Mit ihrem Ansinnen erinnert die Initiative gleichzeitig die rot-grünen Koalitionäre an ihren Koalitionsvertrag, in dem festgelegt wurde, dass «ein Neuanschluss kohlegefeuerter Erzeugungsanlagen an städtische oder andere Wärmenetze … von der Koalition weder angestrebt noch unterstützt» wird.
Probleme
Sehr ausführlich beantwortet die Initiative in ihrer Infothek die verschiedensten Bedenken bzw. Fragen, die sich im Zusammenhang mit der Volksinitiative ergeben. Unter anderem wird auf die Fragen nach den Kosten des Kohleausstiegs und auf mögliche Auswirkungen auf die Arbeitsplätze in den Kraftwerken eingegangen.
Die Initiative geht davon aus, dass derzeit etwa 400–800 Arbeitsplätze von den Kohlekraftwerken abhängig sind. Bei der Umstellung auf andere Brennstoffe ist sicherlich mit dem Abbau von Arbeitsplätzen zu rechnen, wobei bei einem geregelten Ausstieg sozialverträgliche Lösungen geschaffen werden könnten – dies auch deswegen, weil ein Umstieg einige Jahre dauern würde. Neu geschaffene Ersatzanlagen in der Wärmeversorgung werden darüber hinaus «eine Vielzahl von neuen Arbeitsplätzen sowohl im Bau als auch im Betrieb» schaffen, bei denen kraftwerkserfahrene Arbeitskräfte besonders gefragt sein werden.
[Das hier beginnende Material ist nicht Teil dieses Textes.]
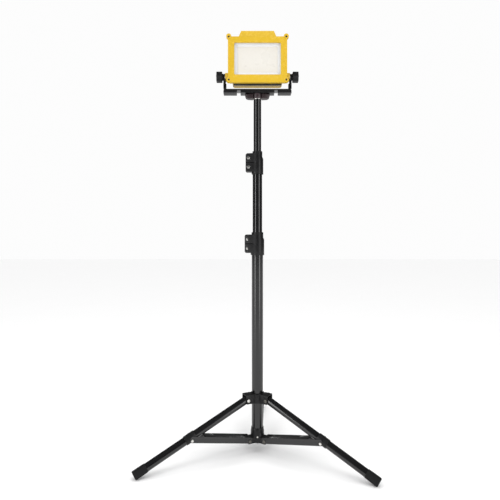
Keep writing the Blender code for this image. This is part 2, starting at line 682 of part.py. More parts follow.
def build_optics(head, rubber, glass, white, board):
    size = (LENS_W + 2 * REBATE - 2 * GAP, LENS_H + 2 * REBATE - 2 * GAP)
    front = BEZEL_BACK - REBATE_DEPTH + GAP
    outer = panel(*size, LENS_Z, 4 * MM)
    inner = panel(LENS_W + 2 * MM, LENS_H + 2 * MM, LENS_Z, 3 * MM)
    gasket = ring_panel("lens_gasket", outer, inner, front, front + GASKET_THICK, head)
    finish(gasket, rubber)
    front += GASKET_THICK + GAP
    bm = prism(panel(*size, LENS_Z, 4 * MM), front, front + GLASS_THICK, "Y")
    finish(add_object("lens_glass", bm, head), glass)

    front = MIDDLE_FRONT + GAP
    floor = MIDDLE_FRONT + POCKET_DEPTH
    board_front = floor - GAP - BOARD_THICK
    width, height = POCKET_W - 2 * GAP, POCKET_H - 2 * GAP
    block = prism(panel(width, height, LENS_Z, 3 * MM), front, board_front - GAP, "Y")
    reflector = add_object("reflector", block, head)
    funnel = bmesh.new()
    rows = []
    for depth, inset in ((front - MM, MM), (board_front + MM, REFLECTOR_IN)):
        corners = panel(width - 2 * inset, height - 2 * inset, LENS_Z, 3 * MM)
        rows.append([funnel.verts.new((x, depth, z)) for x, z in corners])
    funnel.faces.new(rows[0])
    funnel.faces.new(rows[1])
    for i in range(len(rows[0])):
        j = (i + 1) % len(rows[0])
        funnel.faces.new((rows[0][i], rows[0][j], rows[1][j], rows[1][i]))
    boolean(reflector, cutter(funnel, head))
    finish(reflector, white)
    bm = prism(panel(width, height, LENS_Z, 2 * MM), board_front, board_front + BOARD_THICK, "Y")
    finish(add_object("led_board", bm, head), board)


def build_middle(head, black):
    height = HEAD_H - 3 * MM
    bm = prism(panel(BODY_W, height, HEAD_MID_Z, HEAD_CORNER), MIDDLE_FRONT, MIDDLE_BACK, "Y")
    middle = add_object("middle_frame", bm, head)
    pocket = panel(POCKET_W, POCKET_H, LENS_Z, 3 * MM)
    bm = prism(pocket, MIDDLE_FRONT - MM, MIDDLE_FRONT + POCKET_DEPTH, "Y")
    boolean(middle, cutter(bm, head))
    hole = prism(arc((0, LENS_Z), WIRE_HOLE_R, 0, 345, 15), MIDDLE_FRONT, MIDDLE_BACK + MM, "Y")
    boolean(middle, cutter(hole, head))
    finish(middle, black)


def build_shell(head, yellow):
    bm = prism(panel(BODY_W, HEAD_H, HEAD_MID_Z, HEAD_CORNER), SHELL_FRONT, SHELL_BACK, "Y")
    back_edges = [e for e in bm.edges if all(abs(v.co.y - SHELL_BACK) < MM / 10 for v in e.verts)]
    bmesh.ops.recalc_face_normals(bm, faces=bm.faces)
    bmesh.ops.bevel(bm, geom=back_edges, offset=SHELL_BEVEL, segments=2, affect="EDGES", profile=0.5)
    shell = add_object("rear_shell", bm, head)
    inside = panel(BODY_W - 2 * SHELL_WALL, HEAD_H - 2 * SHELL_WALL, HEAD_MID_Z, HEAD_CORNER - SHELL_WALL)
    bm = prism(inside, SHELL_FRONT - MM, SHELL_BACK - SHELL_WALL, "Y")
    bmesh.ops.recalc_face_normals(bm, faces=bm.faces)
    deep = SHELL_BACK - SHELL_WALL
    inner_edges = [e for e in bm.edges if all(abs(v.co.y - deep) < MM / 10 for v in e.verts)]
    width = SHELL_BEVEL - SHELL_WALL
    bmesh.ops.bevel(bm, geom=inner_edges, offset=width, segments=2, affect="EDGES", profile=0.5)
    boolean(shell, cutter(bm, head))
    wall = BODY_W / 2
    for side in (-1, 1):
        near, far = sorted((side * (wall + GAP), side * BOSS_END))
        boolean(shell, cutter(rod(BOSS_R, near, far, "X", 28), head), "UNION")
        near, far = sorted((side * (wall - SHELL_WALL / 2), side * (wall + 4 * MM)))
        root = box((near, SHELL_FRONT, -BOSS_R * 0.8), (far, BOSS_R * 0.6, BOSS_R * 0.8))
        boolean(shell, cutter(root, head), "UNION")
        near, far = sorted((side * (BOSS_END - STUD_LENGTH), side * (BOSS_END + MM)))
        boolean(shell, cutter(rod(STUD_R + STUD_FIT, near, far, "X", 24), head))
    through = deep - SHELL_BEVEL
    beyond = SHELL_BACK + MM
    door = panel(DOOR_W, DOOR_H, DOOR_Z, 4 * MM)
    boolean(shell, cutter(prism(door, through, beyond, "Y"), head))
    hole = prism(arc((BUTTON_X, BUTTON_Z), BUTTON_R + GAP, 0, 345, 23), through, beyond, "Y")
    boolean(shell, cutter(hole, head))
    low = (SOCKET_X - SOCKET_W / 2 - GAP, BUTTON_Z - SOCKET_H / 2 - GAP)
    high = (SOCKET_X + SOCKET_W / 2 + GAP, BUTTON_Z + SOCKET_H / 2 + GAP)
    boolean(shell, cutter(prism(rounded(low, high, 1.5 * MM), through, beyond, "Y"), head))
    finish(shell, yellow)


def build_inside(head, green, grey, black, yellow):
    board_y = SHELL_FRONT + 6 * MM
    bm = box((-55 * MM, board_y, -15 * MM), (55 * MM, board_y + BOARD_THICK, 8 * MM))
    finish(add_object("control_board", bm, head), green)
    battery_y = SHELL_BACK - SHELL_WALL - GAP - BATTERY.y
    low = (-BATTERY.x / 2, battery_y, DOOR_Z - BATTERY.z / 2)
    high = (BATTERY.x / 2, battery_y + BATTERY.y, DOOR_Z + BATTERY.z / 2)
    finish(add_object("battery_pack", box(low, high), head), grey)
    start = board_y + BOARD_THICK + GAP
    low = (SOCKET_X - SOCKET_W / 2, BUTTON_Z - SOCKET_H / 2)
    high = (SOCKET_X + SOCKET_W / 2, BUTTON_Z + SOCKET_H / 2)
    socket = add_object("charge_socket", prism(rounded(low, high, 1.2 * MM), start, SHELL_BACK, "Y"), head)
    low = (low[0] + 2 * MM, low[1] + 2 * MM)
    high = (high[0] - 2 * MM, high[1] - 2 * MM)
    mouth = prism(rounded(low, high, MM), SHELL_BACK - 5 * MM, SHELL_BACK + MM, "Y")
    boolean(socket, cutter(mouth, head))
    finish(socket, black)
    cover = panel(DOOR_W - 2 * GAP, DOOR_H - 2 * GAP, DOOR_Z, 4 * MM)
    face = SHELL_BACK + GAP
    bm = prism(cover, SHELL_BACK - SHELL_WALL, face + MM / 2, "Y")
    door = add_object("battery_cover", bm, head)
    lip = panel(DOOR_W + 2 * DOOR_LIP, DOOR_H + 2 * DOOR_LIP, DOOR_Z, 6 * MM)
    boolean(door, cutter(prism(lip, face, face + DOOR_THICK, "Y"), head), "UNION")
    finish(door, yellow)


def build_button(body, black):
    """Origin at the button's centre on the shell's back face."""
    wall = SHELL_WALL + GAP
    profile = [
        (3 * MM, -SHELL_THICK + 12 * MM),
        (3 * MM, -wall - 2 * MM),
        (BUTTON_R + 2 * MM, -wall - 2 * MM),
        (BUTTON_R + 2 * MM, -wall),
        (BUTTON_R, -wall),
        (BUTTON_R, BUTTON_PROUD - MM / 2),
        (BUTTON_R - MM / 2, BUTTON_PROUD),
    ]
    finish(add_object("power_button", turned(profile, "Y", 24), body), black)


def build_flap(body, rubber):
    """Origin on the flap's hinge, along its top edge."""
    radius = FLAP_PIN_R
    drop = FLAP_H - radius
    outline = rounded((-FLAP_W / 2, -drop), (FLAP_W / 2, 0), 2 * MM)
    flap = add_object("charge_flap", prism(outline, -radius, FLAP_THICK - radius, "Y"), body)
    boolean(flap, cutter(rod(radius, -FLAP_W / 2, FLAP_W / 2, "X", 16), body), "UNION")
    finish(flap, rubber)


def build_knob(word, side, knob_body, head, black, steel):
    """A lobed knob with its stud, and the friction washer between boss and ear."""
    start = EAR_OUT + GAP
    grip = start + COLLAR_THICK
    stud = BOSS_END - STUD_LENGTH + MM
    profile = [(STUD_R, stud), (STUD_R, start), (COLLAR_R, start), (COLLAR_R, grip + 2 * MM)]
    profile = [(r, side * x) for r, x in profile]
    knob = add_object(f"knob_{word}", turned(profile, "X", 24), knob_body)
    count = KNOB_LOBES * 8
    outline = []
    for i in range(count):
        angle = 2 * pi * i / count
        radius = KNOB_R - KNOB_LOBE + KNOB_LOBE * cos(KNOB_LOBES * angle)
        outline.append((radius * cos(angle), radius * sin(angle)))
    near, far = sorted((side * grip, side * (grip + KNOB_THICK)))
    boolean(knob, cutter(prism(outline, near, far, "X"), knob_body), "UNION")
    finish(knob, black)
    near, far = sorted((side * WASHER_IN, side * (WASHER_IN + WASHER_THICK)))
    washer = tube(WASHER_R, STUD_R + STUD_FIT, near, far, "X", 24)
    finish(add_object(f"tilt_washer_{word}", washer, head), steel)


def main():
    for obj in list(bpy.data.objects):
        bpy.data.objects.remove(obj)
    paint = make_material("black_paint", (0.012, 0.012, 0.013), 0.25)
    plastic = make_material("black_plastic", (0.02, 0.02, 0.022), 0.5)
    rubber = make_material("rubber", (0.015, 0.015, 0.015), 0.8)
    yellow = make_material("yellow_shell", (0.85, 0.52, 0.05), 0.4)
    steel = make_material("bright_steel", (0.6, 0.6, 0.6), 0.3, 1.0)
    glass = make_material("milky_lens", (0.88, 0.85, 0.8), 0.3)
    white = make_material("white_tray", (0.85, 0.86, 0.88), 0.35)
    green = make_material("circuit_board", (0.02, 0.12, 0.05), 0.5)
    grey = make_material("battery_wrap", (0.1, 0.12, 0.16), 0.5)

    mast = add_empty("mast", (0, 0, 0))
    mid = add_empty("mid_section", (0, 0, 0), mast)
    upper = add_empty("upper_section", (0, 0, 0), mid)
    build_tubes(mast, mid, upper, paint)
    build_bush("mid_tube_bush", LOWER_TUBE_R - TUBE_WALL, MID_TUBE_BOTTOM_Z, mid, plastic)
    build_bush("upper_tube_bush", MID_TUBE_R - TUBE_WALL, UPPER_TUBE_BOTTOM_Z, upper, plastic)
    half = EAR_DEPTH / 2
    clamps = (
        ("lower_clamp", LOWER_TUBE_R, MID_TUBE_R, LOWER_CLAMP_Z, mast),
        ("upper_clamp", MID_TUBE_R, UPPER_TUBE_R, UPPER_CLAMP_Z, mid),
    )
    for name, outer_r, inner_r, low, parent in clamps:
        hinge_x = -(outer_r + GAP + CLAMP_WALL) - BOLT_REACH
        place = (hinge_x, half + KNUCKLE_R + GAP, low + CLAMP_HEIGHT / 2)
        lever_body = add_empty(name + "_hinge", place, parent)
        build_clamp(name, outer_r, inner_r, low, parent, lever_body, plastic, steel)

    hub = add_empty("leg_hub_slide", (0, 0, LEG_PIVOT_Z), mast)
    foot_frames = {}
    hub_frames = {}
    for side, degrees in LEGS.items():
        turn = (0, 0, radians(degrees - 90) - LEG_TURN)
        foot_frames[side] = add_empty(f"{side}_side", (0, 0, 0), mast, turn)
        hub_frames[side] = add_empty(f"{side}_hub_side", (0, 0, 0), hub, turn)
    build_lower_hub(mast, foot_frames, plastic)
    build_leg_hub(hub, hub_frames, plastic)
    knob_turn = (0, 0, radians(120 - 90) - LEG_TURN)
    build_lock_knob(add_empty("hub_lock", (0, 0, 0), hub, knob_turn), plastic)
    for side in LEGS:
        leg_pivot = add_empty(f"{side}_leg", (LEG_PIVOT_R, 0, 0), hub_frames[side], (0, LEG_DROP, 0))
        place = (HUB_PIN_R, 0, HUB_PIN_Z)
        brace_pivot = add_empty(f"{side}_brace", place, foot_frames[side], (0, -BRACE_RISE, 0))
        build_leg(side, leg_pivot, brace_pivot, hub_frames[side], paint, rubber, plastic, steel)

    nut_body = add_empty("wing_nut_turn", (0, 0, 0), upper)
    yoke_body = add_empty("yoke_pan", (0, 0, PIVOT_Z), upper)
    build_mast_top(upper, nut_body, yoke_body, steel, plastic, paint)
    head = add_empty("head_tilt", (0, 0, 0), yoke_body)
    build_bezel(head, yellow)
    build_optics(head, rubber, glass, white, steel)
    build_middle(head, plastic)
    build_shell(head, yellow)
    build_inside(head, green, grey, plastic, yellow)
    build_button(add_empty("button_press", (BUTTON_X, SHELL_BACK, BUTTON_Z), head), plastic)
    flap_y = SHELL_BACK + GAP + FLAP_PIN_R
    flap_z = BUTTON_Z + FLAP_H / 2 - FLAP_PIN_R
    build_flap(add_empty("flap_hinge", (SOCKET_X, flap_y, flap_z), head), rubber)
    for side, word in ((-1, "left"), (1, "right")):
        build_knob(word, side, add_empty(f"knob_{word}_turn", (0, 0, 0), head), head, plastic, steel)

    bpy.context.view_layer.update()
    corners = []
    for obj in bpy.data.objects:
        if obj.type == "MESH":
            corners += [obj.matrix_world @ vertex.co for vertex in obj.data.vertices]
    low = Vector([min(c[i] for c in corners) for i in range(3)])
    high = Vector([max(c[i] for c in corners) for i in range(3)])
    mast.location = (-(low.x + high.x) / 2, -(low.y + high.y) / 2, -low.z)
    bpy.context.view_layer.update()


main()
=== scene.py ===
"""Battery work light on a telescoping stand: the finished surfaces, fastenings, light and camera.
Metres, +Z up, the light faces -Y, and the floor is at z = 0."""

import json
from math import cos, pi, radians, sin

import bmesh
import bpy
from bpy.props import FloatProperty, FloatVectorProperty, IntProperty, PointerProperty
from mathutils import Matrix, Vector


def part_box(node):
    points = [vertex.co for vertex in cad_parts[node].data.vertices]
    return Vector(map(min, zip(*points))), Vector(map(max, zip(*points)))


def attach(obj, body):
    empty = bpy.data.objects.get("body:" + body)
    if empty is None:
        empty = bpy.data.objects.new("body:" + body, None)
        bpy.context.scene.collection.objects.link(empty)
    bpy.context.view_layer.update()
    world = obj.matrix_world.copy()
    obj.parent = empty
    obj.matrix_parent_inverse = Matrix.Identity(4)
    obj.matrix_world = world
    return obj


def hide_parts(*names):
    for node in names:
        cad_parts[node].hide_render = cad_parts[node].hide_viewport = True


bl_info = {
    "name": "Work Light Finish",
    "version": (1, 0, 0),
    "blender": (4, 5, 0),
    "location": "3D View > Sidebar > Work Light",
    "description": "Surfaces, fastenings and lighting of a flood light on a folding stand",
    "category": "Object",
}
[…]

Wenig Verständnis bei den beteiligten Organisationen fand der Beschluss des Landesvorstands des BUND Hamburg, sich an diesem Bündnis nicht mehr zu beteiligen. Einer der größten Umweltverbände, der ansonsten den Kohleausstieg einfordert und in der Vergangenheit durch vielfältige Aktionen auf den Klimawandel und deren Ursachen aufmerksam machte, hat sein Engagement eingestellt. Ob sich hier noch ein Umdenken einstellt, ist nicht gewiss. Eine ganze Reihe von BUND-Mitgliedern versucht die Rücknahme des Beschlusses zu erreichen.
Bei der Umsetzung der Pläne der Initiative würde sich Hamburg in die Bestrebungen anderer Städte (z.B. München, Berlin und Kiel) einreihen, die ebenfalls über den Weg der Bürgerbeteiligungen den Kohleausstieg beschlossen haben. Es ist dem Bündnis zu wünschen, dass die gesteckten Ziele in möglichst kurzer Zeit umgesetzt werden können.